Abstract

The drainage basin of the upper Nysa Szalona river in the West and Middle Sudetes shows polygenetic topography considered representative for the low- to medium-altitude mountain belt of Central Europe. It consists of mountain ridges and massifs, uplands and intramontane basins, with total relief energy up to 400 m. Geology is diverse and includes pre-Variscan basement rocks, here represented mainly by greenschists and slates, and post-Variscan sedimentary cover of Permian age. Volcanic rocks of various ages occur subordinately. In the Middle Pleistocene the area was invaded by the Scandinavian ice sheet and only the highest elevations remained as nunataks.

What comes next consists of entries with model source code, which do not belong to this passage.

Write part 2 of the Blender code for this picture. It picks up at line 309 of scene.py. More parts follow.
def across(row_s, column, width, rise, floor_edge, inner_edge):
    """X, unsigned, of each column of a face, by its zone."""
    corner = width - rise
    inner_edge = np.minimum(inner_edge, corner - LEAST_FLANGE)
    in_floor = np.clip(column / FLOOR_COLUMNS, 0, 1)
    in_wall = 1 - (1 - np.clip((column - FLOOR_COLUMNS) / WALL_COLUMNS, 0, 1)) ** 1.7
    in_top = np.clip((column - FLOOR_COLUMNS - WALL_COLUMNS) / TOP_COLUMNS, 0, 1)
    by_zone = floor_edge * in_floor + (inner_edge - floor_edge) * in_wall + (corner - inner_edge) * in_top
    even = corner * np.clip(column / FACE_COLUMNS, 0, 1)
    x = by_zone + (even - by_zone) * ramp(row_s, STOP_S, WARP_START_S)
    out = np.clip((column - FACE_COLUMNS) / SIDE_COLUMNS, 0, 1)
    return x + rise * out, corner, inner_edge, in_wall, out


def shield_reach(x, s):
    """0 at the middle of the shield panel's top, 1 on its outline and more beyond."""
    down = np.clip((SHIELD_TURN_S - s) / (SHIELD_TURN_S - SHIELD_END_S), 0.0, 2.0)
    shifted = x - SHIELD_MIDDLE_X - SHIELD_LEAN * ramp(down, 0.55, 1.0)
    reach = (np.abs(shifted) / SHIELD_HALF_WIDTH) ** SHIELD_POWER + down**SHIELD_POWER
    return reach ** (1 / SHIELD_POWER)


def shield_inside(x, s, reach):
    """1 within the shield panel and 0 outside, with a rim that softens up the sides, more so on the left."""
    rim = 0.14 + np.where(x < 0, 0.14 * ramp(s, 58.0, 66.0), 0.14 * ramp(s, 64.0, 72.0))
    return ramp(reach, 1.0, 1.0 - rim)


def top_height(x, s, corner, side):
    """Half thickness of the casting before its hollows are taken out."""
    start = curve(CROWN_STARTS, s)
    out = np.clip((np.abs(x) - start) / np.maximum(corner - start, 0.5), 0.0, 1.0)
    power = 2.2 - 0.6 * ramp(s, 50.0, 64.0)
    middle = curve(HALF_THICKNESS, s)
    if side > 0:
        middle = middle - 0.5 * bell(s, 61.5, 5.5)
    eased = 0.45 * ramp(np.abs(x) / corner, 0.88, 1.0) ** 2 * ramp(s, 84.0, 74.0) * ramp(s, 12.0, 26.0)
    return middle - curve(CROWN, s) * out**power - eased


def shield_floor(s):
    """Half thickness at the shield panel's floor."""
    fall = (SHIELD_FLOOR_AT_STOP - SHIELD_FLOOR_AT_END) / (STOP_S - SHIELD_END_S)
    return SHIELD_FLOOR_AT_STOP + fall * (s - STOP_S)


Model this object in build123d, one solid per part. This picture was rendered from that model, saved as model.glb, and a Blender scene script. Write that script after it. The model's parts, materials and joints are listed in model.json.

Mountain and upland morphology in detail is controlled by lithology and structure, manifested in distinctive structural grain and association of higher ground with more resistant greenschists. Relief on Permian rocks is more subdued, except for the volcanic ones, and two shallow basins are excavated in Permian sedimentary rocks, with their margins coinciding with the lithological boundaries. Rock strength variability accounts for up to ~200 m of relative relief, whereas higher elevation differences are due to non-uniform uplift in the late Cenozoic. However, the area lacks typical mountain fronts, which are replaced by broader belts of surface deformation. The impact of inland ice was modest and only a few short epigenetic gorges were eroded. The contemporary topography of the area integrates landforms resulting from rock-controlled denudation, non-uniform uplift and glacial imprint, which evolved over the protracted timescale of the late Cenozoic.